I'm going over past papers for my exam and I came across this question. The only time I have heard of "Not-All-Equal" was as a 3-Sat problem, so I'm wondering if this question does actually mean 2-Sat and if so, could you possibly explain?
I dont really want an answer, I'd much rather an explaination so that I can work it out for myself.
Question: We consider a special case of the Not-All-Equal 2-SAT problem where no literal contains a negation. The task is to decide if it i s possible to assign truth values to the variables such that each clause has one literal that is true and one that is false. Recall that 2-COL (or 2-Colourability) is the decision problem where the input is a graph and the task is to determine if the vertices can be coloured by 2 colours such that neighbouring vertices (vertices joint with an edge) have different colours.
a) Consider the Not-All-Equal 2-SAT problem given by the clauses
{x1, x2}, {x2, x3}, {x3, x4}, {x4, x5}, {x5, x1}
Are these clauses Not-All-Equal satisfiable? Explain why this problem is equivalent to a 2- COL problem.
Draw the graph for this 2-COL problem and explain why the graph not is 2-Colourable.
I assume your notation $\{x_i,x_j\}$ which you call a clause is just a set of two propositions $x_i$ and $x_j$ and that clause is called "not-all-equal" satisfiable provided one may assign truth values such that one of $x_i,x_j$ is T (true) and the other F (false).

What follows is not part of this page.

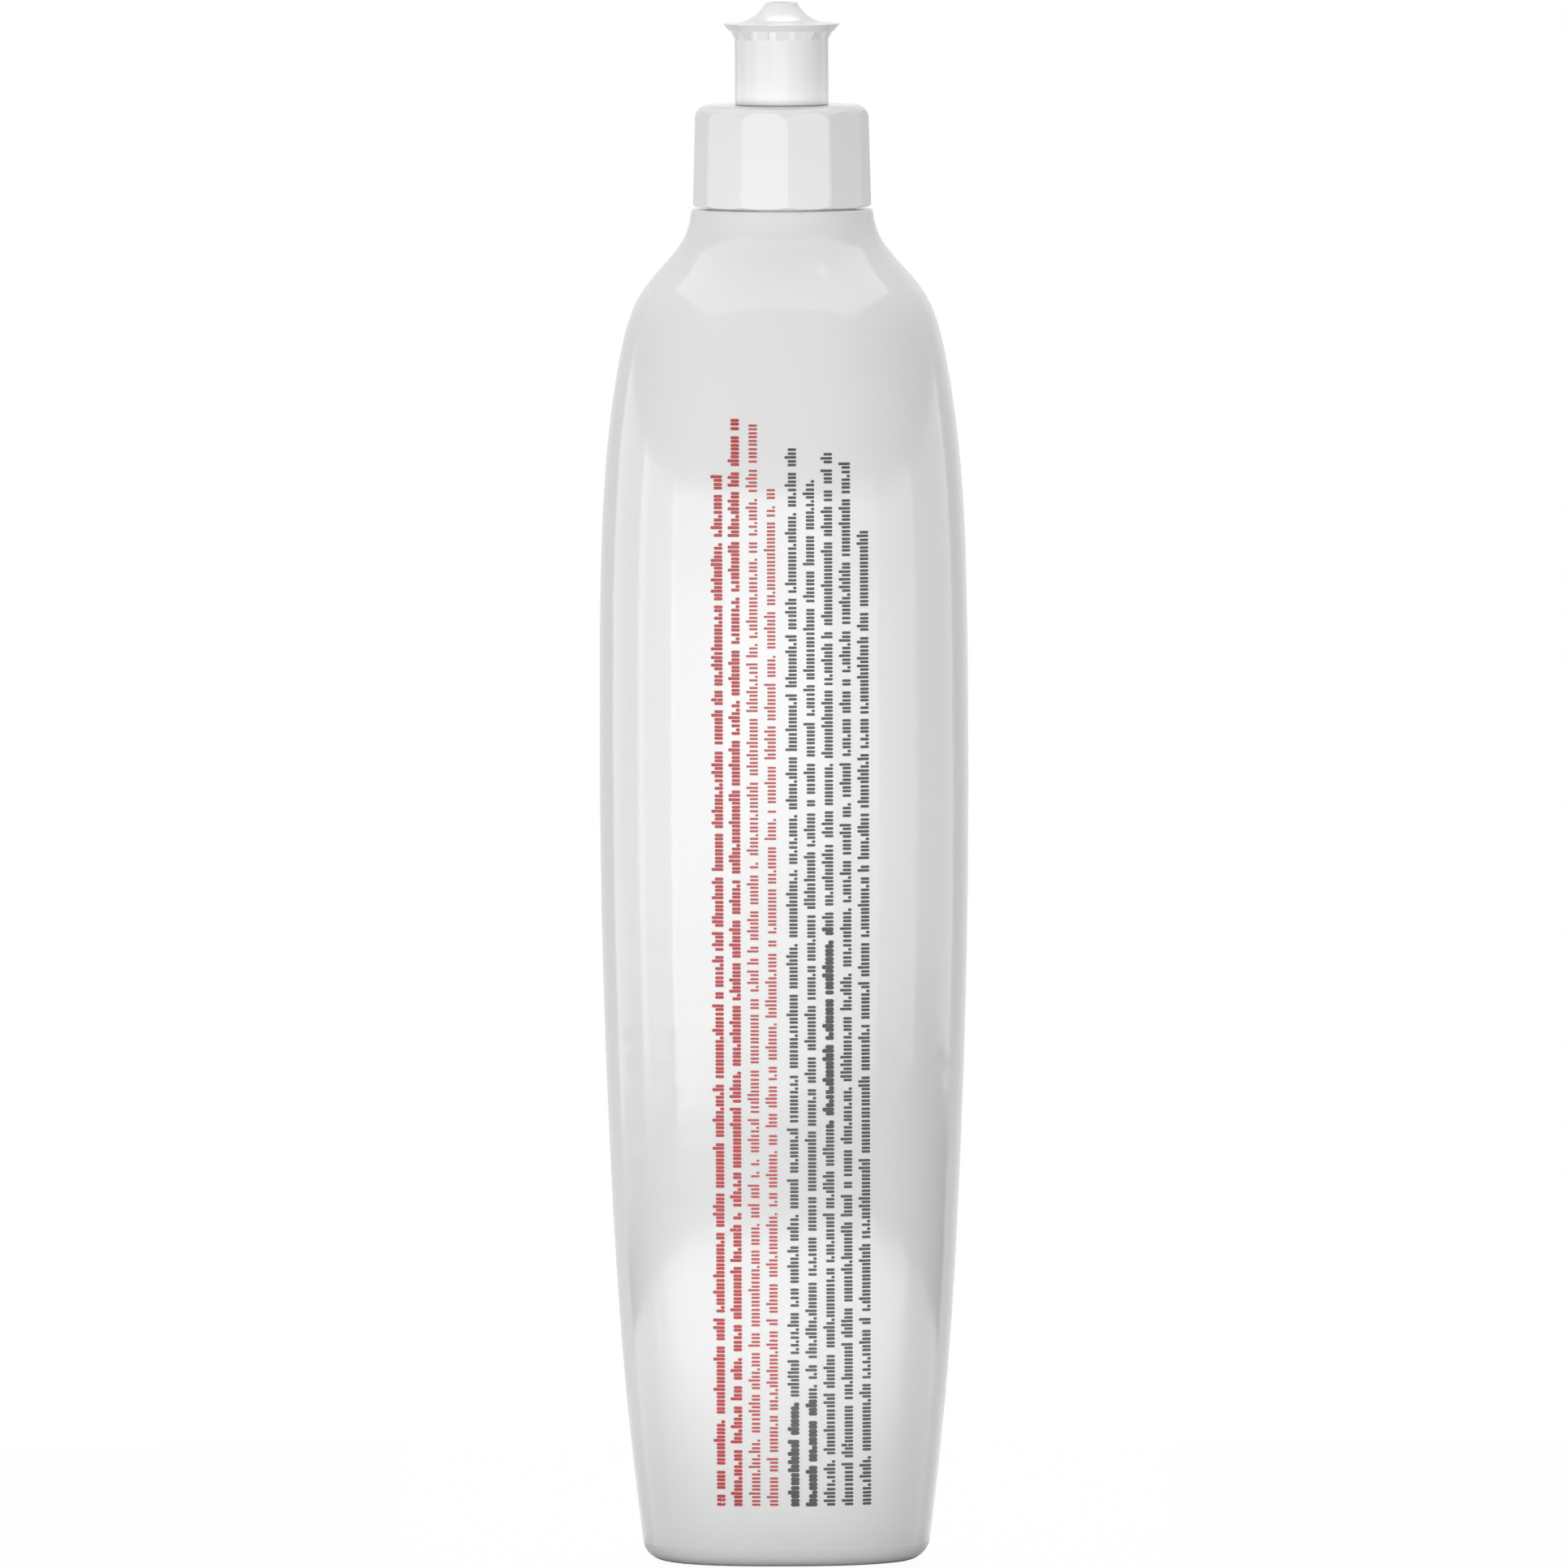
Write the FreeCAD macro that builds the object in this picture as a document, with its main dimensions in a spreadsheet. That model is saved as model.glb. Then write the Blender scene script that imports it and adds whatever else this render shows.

Since it doesn't matter which is a true, it makes sense to draw this particular clause as a line segment connecting nodes $x_i$ and $x_j.$ In any given situation we make nodes for each proposition and connect any two that appear in the same clause. This is the connection to 2-colorability since if A,B colors denote T,F then the clause is not-all-equal satisfiable iff there is a two coloring such that no two nodes connected by a segment should be the same color.
In your specific problem mentioned, after drawing the five nodes and connecting the pairs which are in the same clause you get a cycle of length 5. The reason that can't be 2 colorable is that if you start out with say color B, the colors must alternate and you have B,A,B,A,B with B at the fifth node, but this node connects to the first node already colored B making it impossible to finish the coloring.
In general I guess any graph not having an odd length loop as a subgraph anywhere could be 2-colored, but that's just an initial intuition. Probably a proof could be found using a google on "two colored graphs" or the like.